# OKW Extension???



## jmstew (Aug 9, 2008)

I am thinking of buying OKW Resale.  Is it true that this is the only resort that is offering the option to purchase additional years beyond 2042?  If so, how many additional years, what is the cost, and by when do you have to purchase?

Thanks in advance,

Mike


----------



## laxmom (Aug 9, 2008)

Yes.  So far OKW is the only resort that Disney has offered the extension to.  I believe it was for 15 years so until 2057.  The current owner at the time of the offer had to accept and pay $15 per point to extend or deny in writing.  It is unclear if the extension, once denied, will be offered to the new owner.  The rumor is that the will go up the closer it gets to 2042.

You may pay more per point but I would look for a contract with the new expiration.  The points purchased directly from Disney have the new expiration.  

I don't own OKW.  I only know this from reading other boards and I am trying to recall all the details.  Someone please correct me if this is incorrect.


----------



## jmstew (Aug 10, 2008)

Thanks.  that is exactly what I needed to know.  I see resales of both 2042 and 2057 out there and will focus on those.


----------



## littlestar (Aug 10, 2008)

jmstew said:


> Thanks.  that is exactly what I needed to know.  I see resales of both 2042 and 2057 out there and will focus on those.

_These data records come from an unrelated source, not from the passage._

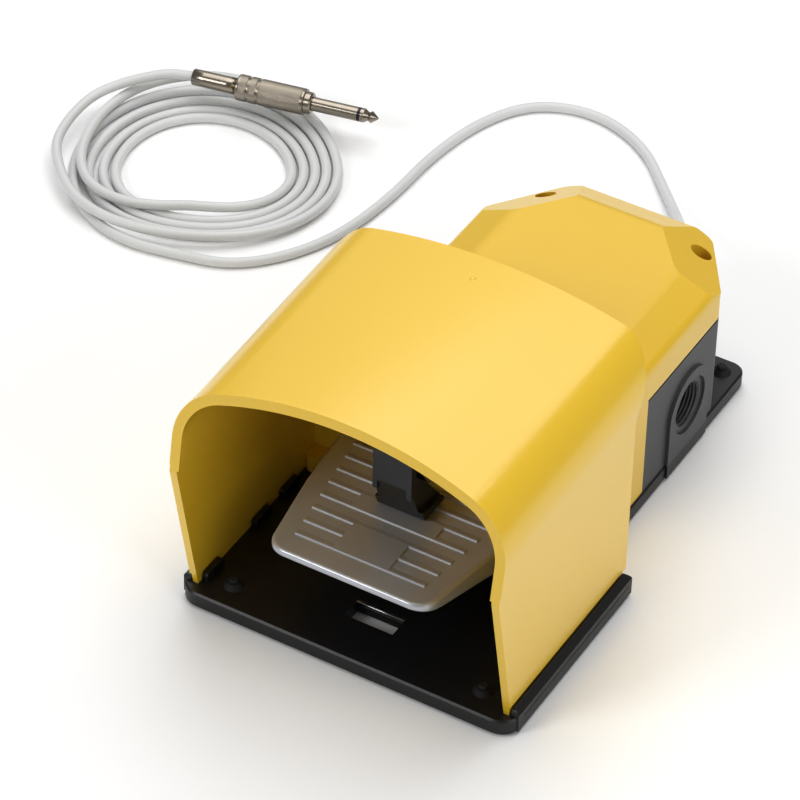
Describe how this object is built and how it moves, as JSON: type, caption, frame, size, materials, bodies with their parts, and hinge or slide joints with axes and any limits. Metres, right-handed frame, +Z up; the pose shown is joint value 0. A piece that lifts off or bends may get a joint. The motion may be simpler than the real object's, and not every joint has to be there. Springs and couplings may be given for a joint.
{
  "type": "industrial foot switch",
  "caption": "Foot switch with a hooded pedal, a hanging safety lever, a closed contact housing and a signal cord ending in a jack plug.",
  "frame": {"origin": "centre of the object's footprint on the floor, without its cord", "axes": "+Z up, +Y from the hood's mouth towards the cable gland, +X to the right when facing the mouth from the front"},
  "size_m": [0.3575, 0.3721, 0.1252],
  "materials": {
    "black_base": "moulded glass-filled polyamide, black",
    "black_housing": "spark-textured polyamide, dark grey",
    "yellow_hood": "glossy moulded ABS, signal yellow",
    "yellow_cover": "glossy moulded ABS, signal yellow",
    "pedal_metal": "painted die-cast aluminium, silver grey",
    "lever_black": "black acetal",
    "bright_steel": "polished steel",
    "zinc_screw": "zinc-plated steel, passivated",
    "spring_steel": "oil-tempered spring wire",
    "bush_white": "natural acetal",
    "contact_case": "phenolic moulding",
    "plunger_white": "natural polyamide",
    "rubber": "black nitrile rubber",
    "gland_grey": "grey polyamide",
    "cord_pvc": "light grey PVC sheath",
    "nickel": "bright nickel plate",
    "insulator": "black insulating ring"
  },
  "bodies": {
    "base": {"base_plate": "black_base", "catch_strip": "bright_steel", "rubber_feet": "rubber", "hood": "yellow_hood", "housing": "black_housing", "cover_gasket": "rubber", "cover": "yellow_cover", "cover_screws": "zinc_screw", "hood_base_screws": "zinc_screw", "housing_screws": "zinc_screw", "hood_back_screws": "zinc_screw", "shaft_bushes": "bush_white", "contact_block_left": "contact_case", "contact_block_right": "contact_case", "plunger_seals": "rubber", "terminal_screws": "zinc_screw", "return_spring": "spring_steel", "lever_pin": "bright_steel", "lever_spring": "spring_steel", "gland_body": "gland_grey", "gland_locknut": "gland_grey", "gland_seal": "rubber", "gland_nut": "gland_grey", "cord": "cord_pvc", "cord_coil": "cord_pvc", "plug_relief": "nickel", "plug_barrel": "nickel", "plug_sleeve": "nickel", "plug_ring": "insulator", "plug_tip": "nickel"},
    "pedal": {"pedal": "pedal_metal", "pedal_shaft": "bright_steel", "retaining_rings": "spring_steel", "actuator_arm": "bright_steel", "arm_screws": "zinc_screw"},
    "safety_lever": {"safety_lever": "lever_black", "latch_roller": "bright_steel"},
    "plunger_left": {"plunger_left": "plunger_white"},
    "plunger_right": {"plunger_right": "plunger_white"}
  },
  "joints": [
    {"name": "pedal_press", "type": "hinge", "parent": "base", "child": "pedal", "pos_m": [0, 0.004, 0.0315], "axis": [1, 0, 0], "range_deg": [0, 12], "stiffness_Nm_per_rad": 3, "springref_deg": -28.65, "deforming": ["return_spring"]},
    {"name": "lever_swing", "type": "hinge", "parent": "base", "child": "safety_lever", "pos_m": [0, -0.082, 0.1135], "axis": [1, 0, 0], "range_deg": [0, 18], "stiffness_Nm_per_rad": 0.1, "springref_deg": -34.38},
    {"name": "plunger_push_left", "type": "slide", "parent": "base", "child": "plunger_left", "axis": [0, 1, 0], "range_m": [0, 0.0034]},
    {"name": "plunger_push_right", "type": "slide", "parent": "base", "child": "plunger_right", "axis": [0, 1, 0], "range_m": [0, 0.0034]}
  ],
  "couplings": [
    {"joint": "plunger_push_left", "follows": "pedal_press", "m_per_rad": 0.016},
    {"joint": "plunger_push_right", "follows": "pedal_press", "m_per_rad": 0.016}
  ]
}
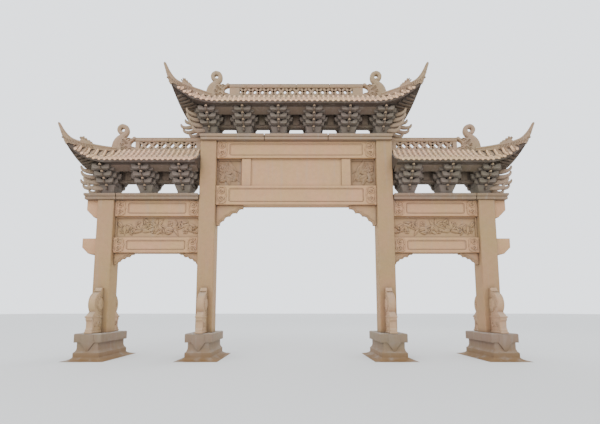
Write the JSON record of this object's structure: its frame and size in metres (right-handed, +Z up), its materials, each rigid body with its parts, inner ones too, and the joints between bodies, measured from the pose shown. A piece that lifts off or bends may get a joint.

SSR would be the better deal resale - it has an expiration of 2054. OKW is big enough that if you want to stay there, you should be able to book it with SSR points as long as you aren't trying for OKW Grand Villas or super peak holiday times.


----------



## icydog (Aug 11, 2008)

*You will be okay with a SSR contract going forward*

OKW is our favorite resort. SSR is our least favorite but we reserve judgement  until our Nov stay. I hear it is nicer now that the banging has stopped. 
When AKV and Kadani Village opens up at 7 months you will find more availability at OKW since the SSR people will be jumping over there to check it out. OKW owners are more loyal to their home resort and love to stay there. Luckily I own at OKW and AKV. I have the best of both worlds.


----------